At school, we’re trying something new this year and having finals before Christmas break. Then when we come back, there’ll be a week and a half of first semester still. While the High School takes finals, the Middle School does standardized testing. This is a great time to be a teacher. You read some directions, then set them to work. They sit quietly. And there’s no grading! Awesome!
Yesterday the kids got to the analogy part. I always joke about analogy tests because I seem to remember an example from my past where the first part of the question was “Dog is to spoon”. It made no sense to me whatsoever, so it has become my standard joke when referring to the analogy portion of standardized tests.
I think I may have a new one. Check out the picture below. The top and bottom analogies, I get. But the middle one completely stumps me. A hot pot of water and a box. The choices, in case it’s hard to see in the picture, are: a trash can, a box of chocolates, a jar of candy, and a stadium with crowds of people in it. I honestly don’t know what the match is here.
Happy Birthday, Lloyd! w00t! (I’m not sure if I can pull off saying “w00t!”, but this seems like an appropriate time.)
For a while now, I have been searching for a new winter coat. I was looking for something a little more formal, and something long. But all the coats I was seeing in the store kind of looked the same to me. They were all straight, uninteresting tubes of cloth. I might as well have wrapped myself in a blanket.
I started looking for something more unconventional. My searches led me to some strange places, including costumes and historical reproductions. Some of the reproductions looked okay, except they weren’t really for keeping warm. They were for looking nice. At one point, my searches centered on the term “greatcoat”. It led me to THIS page. I liked it. I decided to get it.
It is an actual coat from actual World War II from actual Belgium. It came wadded up in a plastic bag and stuffed in a box. It was wrinkled and mildew-smelling. I got it back from the cleaners yesterday. Here it is on me:

I like the back.
As I was trying to take a picture of myself, I tried this location first. It doesn’t show the coat very well, but it sure is an artsy shot, huh?

Happy Birthday, Mom! Woo hoo!
My pineapple plants are some of the plants I brought inside for the winter.
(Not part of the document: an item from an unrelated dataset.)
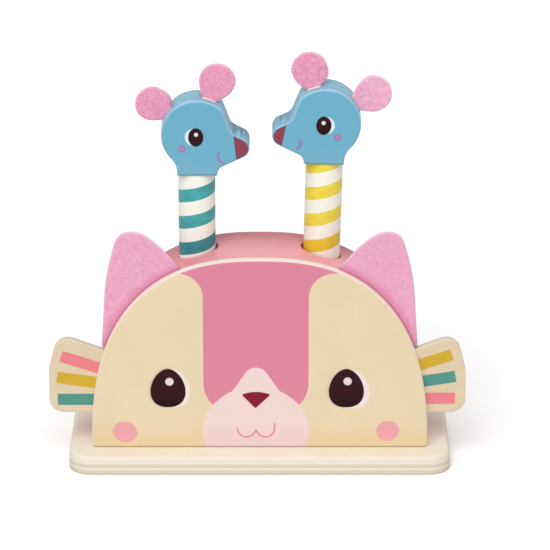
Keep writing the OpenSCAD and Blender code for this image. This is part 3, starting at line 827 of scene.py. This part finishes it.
def pegFinish(side, stand):
    # screw stripes: (height - start) / pitch less the share of a turn round the peg, cut to its fraction
    finish = Finish(side + "_peg_paint", Roughness=0.42)
    origin, across, up, back = stand
    u, w, d = (along(finish, origin, direction) for direction in (across, up, back))
    right = u if side == "left" else -u
    turns = d.math("ARCTAN2", right) / (2 * math.pi)
    start = (pegStripe[side] - origin[2]) / up[2]
    size, high = pegStripe["wobble"]
    wobble = (finish.noise(size, detail=3) - 0.5) * high
    phase = (w - float(start) + wobble) / pegStripe["pitch"] - turns + 1
    away = abs(phase.math("FRACT") - 0.5)
    band = (away - pegStripe["share"] / 2) * pegStripe["pitch"]
    paint = tones(pegPaint[side])
    cloud = finish.noise(*pegStripe["cloud"])
    ink = finish.mix(((cloud - 0.4) * 2).clamp(), paint["ink"], paint["inkShade"])
    # painted shade on the lowest bands, near the housing's hole
    ink = finish.mix(finish.z.ramp(*pegStripe["shadedBetween"]) * 0.7, ink, paint["inkInShade"])
    finish.feed("Base Color", finish.mix(inside(band, 0.35), paint["white"], ink))
    finish.bump(finish.noise(*pegStripe["fine"]), *pegStripe["relief"])
    return finish


headPaint = {
    "face": (112, 178, 204),
    "faceLow": (122, 182, 204),
    "side": (124, 184, 208),
    # the pale tone serves the snout's streaks and the painted highlight towards the front rim; the rear tone
    # serves the snout's darker back and painted shade along the rear rim
    "streakAndHighlight": (176, 212, 232),
    "rear": (30, 112, 142),
    "snout": (110, 172, 198),
    "grain": (0, 84, 116),
    "bare": (252, 242, 226),
    # the next tone is painted shade where the head meets the peg
    "neck": (40, 88, 104),
    "eye": (44, 0, 8),
    "white": (222, 240, 248),
    "glint": (238, 236, 236),
    "cheek": (196, 132, 168),
    "cheekRim": (126, 110, 170),
    "nose": (146, 66, 82),
    "noseRim": (92, 62, 96),
}
headPrint = {
    "shift": {"left": (0, 0), "right": (1.5, 0.3)},  # how far each print sits towards its snout, and up
    "eye": ((-0.1, 26.2), (4.9, 6.2)),
    "white": ((-1.35, 26.3), 5.8),
    "glint": ((0.1, 28), 1.3),
    "cheek": ((-9.1, 18.5), 1.85),
    # an arc's middle, radius, top and how far it runs towards the snout
    "smile": {"left": ((19.1, 13.5), 5, 15.6, 18), "right": ((19.2, 14.2), 4.6, 16.2, 16.8)},
    "pen": 0.6,
    "rim": 0.4,  # width of the purple line round cheek and smile
    # where the nose's patch starts at the snout's height, its lean, and its reach from the middle line
    "nose": {"left": (25.4, 0.12, 5.7), "right": (27.3, 0.18, 5.5)},
    "noseRim": 0.35,
    "lowFrom": 16,  # the face gets paler below this height
    "neck": (0.9, 0.9, 0.9),  # painted shade along the joint with the peg: its height, blur and share
    "faceFrom": 12.72,  # the print covers the flat faces only
    "cloud": 16,
    "relief": (0.07, 0.5),
}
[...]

I put the pineapples in one of the sunniest windows in my house: the east-ish window in my computer room. It’s a little dangerous because their pointy leaves are always just behind me when I’m at the computer. But my middle name is Danger, so I’ve left them there.
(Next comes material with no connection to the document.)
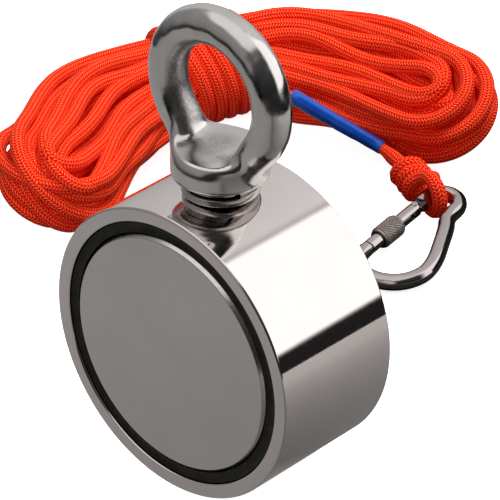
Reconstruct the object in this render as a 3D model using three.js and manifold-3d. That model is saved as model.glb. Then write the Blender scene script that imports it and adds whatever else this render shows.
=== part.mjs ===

Over the last couple of weeks, I’ve noticed that the pineapple fruit that developed over the summer has been changing color. It has gradually been getting more and more yellow. I think it’s fully ripe. It’s still firm (ripe pineapples are), but leaning in close for a sniff brings a strong smell of pineapple. I’m going to have to harvest it before Christmas. It’s only about the size of a softball, but home-grown pineapple for Christmas? Outstanding!
Happy Birthday, Lauren! Your birthday is one of the harbingers of Christmas.
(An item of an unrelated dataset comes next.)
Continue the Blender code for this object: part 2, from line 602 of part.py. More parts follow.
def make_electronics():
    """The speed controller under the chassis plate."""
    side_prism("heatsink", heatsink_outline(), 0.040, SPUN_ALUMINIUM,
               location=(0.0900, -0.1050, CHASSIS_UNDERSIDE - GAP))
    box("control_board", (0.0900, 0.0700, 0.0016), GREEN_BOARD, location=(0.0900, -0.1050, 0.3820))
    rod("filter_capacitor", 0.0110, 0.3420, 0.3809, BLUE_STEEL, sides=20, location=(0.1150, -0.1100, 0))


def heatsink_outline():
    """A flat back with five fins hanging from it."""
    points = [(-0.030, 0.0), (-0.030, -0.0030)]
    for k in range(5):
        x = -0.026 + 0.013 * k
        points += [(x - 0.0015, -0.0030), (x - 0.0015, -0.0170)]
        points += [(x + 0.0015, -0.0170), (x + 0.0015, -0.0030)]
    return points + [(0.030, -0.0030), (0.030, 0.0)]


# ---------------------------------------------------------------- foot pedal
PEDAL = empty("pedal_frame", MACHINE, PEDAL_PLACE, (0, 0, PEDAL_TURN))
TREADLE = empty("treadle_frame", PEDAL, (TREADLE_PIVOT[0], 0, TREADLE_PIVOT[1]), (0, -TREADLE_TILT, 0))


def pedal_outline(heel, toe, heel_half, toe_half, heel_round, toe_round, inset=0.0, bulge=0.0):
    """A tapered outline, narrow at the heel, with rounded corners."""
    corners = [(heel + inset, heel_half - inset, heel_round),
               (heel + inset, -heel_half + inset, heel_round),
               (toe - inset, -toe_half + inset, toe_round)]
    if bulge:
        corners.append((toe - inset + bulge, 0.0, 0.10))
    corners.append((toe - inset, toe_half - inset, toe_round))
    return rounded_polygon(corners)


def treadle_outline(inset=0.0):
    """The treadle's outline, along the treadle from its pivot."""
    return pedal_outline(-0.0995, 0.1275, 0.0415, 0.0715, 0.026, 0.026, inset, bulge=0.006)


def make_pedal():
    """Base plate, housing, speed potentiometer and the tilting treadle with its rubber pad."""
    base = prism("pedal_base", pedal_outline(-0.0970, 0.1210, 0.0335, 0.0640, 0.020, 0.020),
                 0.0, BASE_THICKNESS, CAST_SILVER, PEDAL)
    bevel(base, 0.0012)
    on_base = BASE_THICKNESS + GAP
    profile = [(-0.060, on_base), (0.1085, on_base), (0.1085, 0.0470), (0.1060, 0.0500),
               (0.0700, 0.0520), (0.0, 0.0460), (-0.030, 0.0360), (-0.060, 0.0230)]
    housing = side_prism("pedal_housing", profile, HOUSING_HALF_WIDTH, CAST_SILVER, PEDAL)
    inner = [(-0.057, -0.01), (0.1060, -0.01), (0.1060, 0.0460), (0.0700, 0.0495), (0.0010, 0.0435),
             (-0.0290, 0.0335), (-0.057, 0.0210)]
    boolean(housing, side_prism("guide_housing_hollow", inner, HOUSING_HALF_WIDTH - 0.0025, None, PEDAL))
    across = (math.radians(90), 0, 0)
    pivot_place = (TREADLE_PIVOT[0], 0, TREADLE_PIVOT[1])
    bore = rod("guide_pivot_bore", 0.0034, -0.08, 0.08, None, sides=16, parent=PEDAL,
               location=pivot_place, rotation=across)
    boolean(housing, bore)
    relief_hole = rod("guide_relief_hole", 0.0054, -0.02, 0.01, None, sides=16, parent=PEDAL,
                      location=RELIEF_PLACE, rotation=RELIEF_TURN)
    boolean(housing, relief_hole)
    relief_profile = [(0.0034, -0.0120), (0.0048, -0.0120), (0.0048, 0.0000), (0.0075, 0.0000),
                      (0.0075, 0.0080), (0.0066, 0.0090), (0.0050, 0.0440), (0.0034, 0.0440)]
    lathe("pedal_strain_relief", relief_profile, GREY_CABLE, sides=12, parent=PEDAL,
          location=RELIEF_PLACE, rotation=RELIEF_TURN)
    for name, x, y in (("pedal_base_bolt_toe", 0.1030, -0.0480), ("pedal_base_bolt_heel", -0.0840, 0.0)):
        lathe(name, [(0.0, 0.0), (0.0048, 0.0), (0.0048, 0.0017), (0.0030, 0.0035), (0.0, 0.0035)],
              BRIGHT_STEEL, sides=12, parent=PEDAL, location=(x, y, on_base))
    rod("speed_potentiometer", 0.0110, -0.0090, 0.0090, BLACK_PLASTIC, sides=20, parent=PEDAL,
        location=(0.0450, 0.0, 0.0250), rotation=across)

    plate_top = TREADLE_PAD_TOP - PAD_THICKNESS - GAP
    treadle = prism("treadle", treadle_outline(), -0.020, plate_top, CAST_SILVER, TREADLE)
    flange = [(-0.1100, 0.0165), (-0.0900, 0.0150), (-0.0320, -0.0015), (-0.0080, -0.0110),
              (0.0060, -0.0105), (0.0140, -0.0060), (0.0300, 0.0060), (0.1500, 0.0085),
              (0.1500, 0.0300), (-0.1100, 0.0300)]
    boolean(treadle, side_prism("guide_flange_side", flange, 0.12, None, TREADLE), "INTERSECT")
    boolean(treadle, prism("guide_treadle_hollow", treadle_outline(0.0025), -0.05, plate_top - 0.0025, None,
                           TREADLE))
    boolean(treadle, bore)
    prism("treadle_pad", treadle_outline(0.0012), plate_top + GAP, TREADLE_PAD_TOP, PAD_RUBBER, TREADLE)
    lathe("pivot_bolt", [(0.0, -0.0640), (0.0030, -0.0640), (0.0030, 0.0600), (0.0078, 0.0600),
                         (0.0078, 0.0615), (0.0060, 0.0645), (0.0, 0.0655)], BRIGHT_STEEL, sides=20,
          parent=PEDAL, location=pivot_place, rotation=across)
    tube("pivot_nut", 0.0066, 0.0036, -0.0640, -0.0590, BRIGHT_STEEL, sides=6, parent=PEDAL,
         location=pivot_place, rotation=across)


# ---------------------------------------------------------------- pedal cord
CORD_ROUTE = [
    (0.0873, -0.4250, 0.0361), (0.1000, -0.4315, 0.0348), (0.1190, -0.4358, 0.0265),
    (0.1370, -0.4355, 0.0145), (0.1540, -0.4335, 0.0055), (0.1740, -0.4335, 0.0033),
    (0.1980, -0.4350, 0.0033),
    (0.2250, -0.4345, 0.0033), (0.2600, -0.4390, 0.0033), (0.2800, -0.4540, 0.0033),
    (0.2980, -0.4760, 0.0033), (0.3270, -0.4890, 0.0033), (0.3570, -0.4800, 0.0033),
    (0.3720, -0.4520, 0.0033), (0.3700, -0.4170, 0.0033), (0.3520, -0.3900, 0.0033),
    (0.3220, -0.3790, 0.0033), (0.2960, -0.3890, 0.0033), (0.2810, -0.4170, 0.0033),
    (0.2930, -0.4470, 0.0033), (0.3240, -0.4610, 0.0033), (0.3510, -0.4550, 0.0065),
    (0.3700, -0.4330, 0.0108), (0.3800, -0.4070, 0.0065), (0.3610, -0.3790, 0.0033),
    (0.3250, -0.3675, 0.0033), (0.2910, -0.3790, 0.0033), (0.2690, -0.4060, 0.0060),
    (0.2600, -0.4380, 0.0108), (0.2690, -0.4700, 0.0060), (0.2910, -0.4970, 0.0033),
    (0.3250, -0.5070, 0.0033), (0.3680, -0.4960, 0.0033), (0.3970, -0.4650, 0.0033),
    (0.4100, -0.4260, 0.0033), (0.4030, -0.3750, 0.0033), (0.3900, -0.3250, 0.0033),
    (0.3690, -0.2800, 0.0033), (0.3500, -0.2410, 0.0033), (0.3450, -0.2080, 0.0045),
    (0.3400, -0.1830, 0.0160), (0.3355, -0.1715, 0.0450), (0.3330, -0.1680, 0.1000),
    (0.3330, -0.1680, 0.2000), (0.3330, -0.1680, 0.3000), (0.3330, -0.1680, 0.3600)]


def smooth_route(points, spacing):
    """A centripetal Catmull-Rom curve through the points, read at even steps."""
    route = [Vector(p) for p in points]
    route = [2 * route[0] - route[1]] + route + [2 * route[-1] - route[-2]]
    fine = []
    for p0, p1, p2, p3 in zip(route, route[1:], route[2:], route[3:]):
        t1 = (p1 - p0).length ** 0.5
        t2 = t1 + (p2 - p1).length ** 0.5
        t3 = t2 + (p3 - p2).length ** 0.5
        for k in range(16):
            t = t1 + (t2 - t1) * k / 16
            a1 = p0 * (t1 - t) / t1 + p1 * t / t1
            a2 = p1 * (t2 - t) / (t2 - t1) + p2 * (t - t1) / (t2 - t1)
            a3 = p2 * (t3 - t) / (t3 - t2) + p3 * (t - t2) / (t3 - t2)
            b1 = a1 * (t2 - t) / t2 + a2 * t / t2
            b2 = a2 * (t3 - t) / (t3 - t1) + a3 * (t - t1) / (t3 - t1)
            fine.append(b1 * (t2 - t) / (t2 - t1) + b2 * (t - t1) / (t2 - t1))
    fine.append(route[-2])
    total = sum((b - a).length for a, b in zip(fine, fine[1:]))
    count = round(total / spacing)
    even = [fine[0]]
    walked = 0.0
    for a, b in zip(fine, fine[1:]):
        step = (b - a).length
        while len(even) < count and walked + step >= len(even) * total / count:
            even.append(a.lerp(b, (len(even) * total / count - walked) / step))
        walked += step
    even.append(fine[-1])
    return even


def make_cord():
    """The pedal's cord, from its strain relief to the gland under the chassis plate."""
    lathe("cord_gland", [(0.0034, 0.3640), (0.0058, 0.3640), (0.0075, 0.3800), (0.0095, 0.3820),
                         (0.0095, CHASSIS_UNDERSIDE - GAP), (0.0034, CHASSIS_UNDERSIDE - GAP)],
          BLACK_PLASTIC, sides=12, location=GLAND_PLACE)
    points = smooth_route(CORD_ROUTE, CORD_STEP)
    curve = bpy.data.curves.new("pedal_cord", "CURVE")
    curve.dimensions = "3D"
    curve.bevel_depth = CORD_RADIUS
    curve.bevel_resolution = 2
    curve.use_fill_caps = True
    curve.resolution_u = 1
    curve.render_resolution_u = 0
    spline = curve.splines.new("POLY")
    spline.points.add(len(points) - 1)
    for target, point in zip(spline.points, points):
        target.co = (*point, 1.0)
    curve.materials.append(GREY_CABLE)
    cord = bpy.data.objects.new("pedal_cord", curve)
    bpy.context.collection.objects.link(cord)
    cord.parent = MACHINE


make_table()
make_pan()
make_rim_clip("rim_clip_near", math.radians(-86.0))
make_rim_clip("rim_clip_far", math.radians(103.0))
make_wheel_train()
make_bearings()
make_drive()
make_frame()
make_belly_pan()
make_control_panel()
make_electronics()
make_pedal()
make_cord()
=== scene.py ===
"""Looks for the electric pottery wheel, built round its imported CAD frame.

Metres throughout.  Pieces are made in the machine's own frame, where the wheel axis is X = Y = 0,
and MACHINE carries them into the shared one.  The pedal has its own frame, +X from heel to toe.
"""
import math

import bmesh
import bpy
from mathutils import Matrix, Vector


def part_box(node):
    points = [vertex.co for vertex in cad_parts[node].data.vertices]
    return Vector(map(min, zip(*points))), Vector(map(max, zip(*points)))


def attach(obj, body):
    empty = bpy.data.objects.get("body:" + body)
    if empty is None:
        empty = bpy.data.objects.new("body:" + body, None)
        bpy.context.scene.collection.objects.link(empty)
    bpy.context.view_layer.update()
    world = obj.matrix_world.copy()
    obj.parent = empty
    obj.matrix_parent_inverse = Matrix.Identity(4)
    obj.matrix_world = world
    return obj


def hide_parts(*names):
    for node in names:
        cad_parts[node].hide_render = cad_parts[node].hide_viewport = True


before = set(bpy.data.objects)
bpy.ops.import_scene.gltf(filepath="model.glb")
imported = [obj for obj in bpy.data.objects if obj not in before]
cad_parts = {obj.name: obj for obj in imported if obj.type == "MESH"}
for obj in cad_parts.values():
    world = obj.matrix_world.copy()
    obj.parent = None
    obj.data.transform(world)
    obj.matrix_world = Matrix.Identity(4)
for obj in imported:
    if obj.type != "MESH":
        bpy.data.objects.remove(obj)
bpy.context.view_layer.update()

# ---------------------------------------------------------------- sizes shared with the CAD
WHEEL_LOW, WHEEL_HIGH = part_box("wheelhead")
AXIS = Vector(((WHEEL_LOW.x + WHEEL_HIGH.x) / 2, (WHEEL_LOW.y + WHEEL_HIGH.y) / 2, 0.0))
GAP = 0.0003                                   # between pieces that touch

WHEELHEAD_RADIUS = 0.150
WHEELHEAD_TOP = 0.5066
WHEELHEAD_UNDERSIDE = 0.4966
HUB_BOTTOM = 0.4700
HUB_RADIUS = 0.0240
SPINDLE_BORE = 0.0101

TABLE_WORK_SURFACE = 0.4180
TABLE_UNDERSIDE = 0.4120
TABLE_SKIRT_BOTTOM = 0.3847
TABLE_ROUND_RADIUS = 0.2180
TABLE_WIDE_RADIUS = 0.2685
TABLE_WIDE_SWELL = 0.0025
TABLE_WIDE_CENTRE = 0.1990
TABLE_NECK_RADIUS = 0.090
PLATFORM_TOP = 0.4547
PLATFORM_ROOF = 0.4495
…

(Not to be confused with the Harbingers of the Apocalypse. They ride horses. Or look like chickens.)
Also a sign of Christmas-Yet-To-Come is the Lessons and Carols service at church. This year was nice. There were lots of good hymns and the entire Christmas story from the Bible. The reader this year was Gerhardt. He has a German accent when he reads, so he’s really fun to listen to.
The choir sang four songs. Some of them were old standbys for our church. Others I had not heard before.
Here is the view from the balcony. Some of my favorite people from choir sat in front of me. Sheila is on the left and Veronica is on the right.
One of the songs we sang was “Once in Royal David’s City”. The last line always made me giggle. It seemed like a funny way to describe heaven.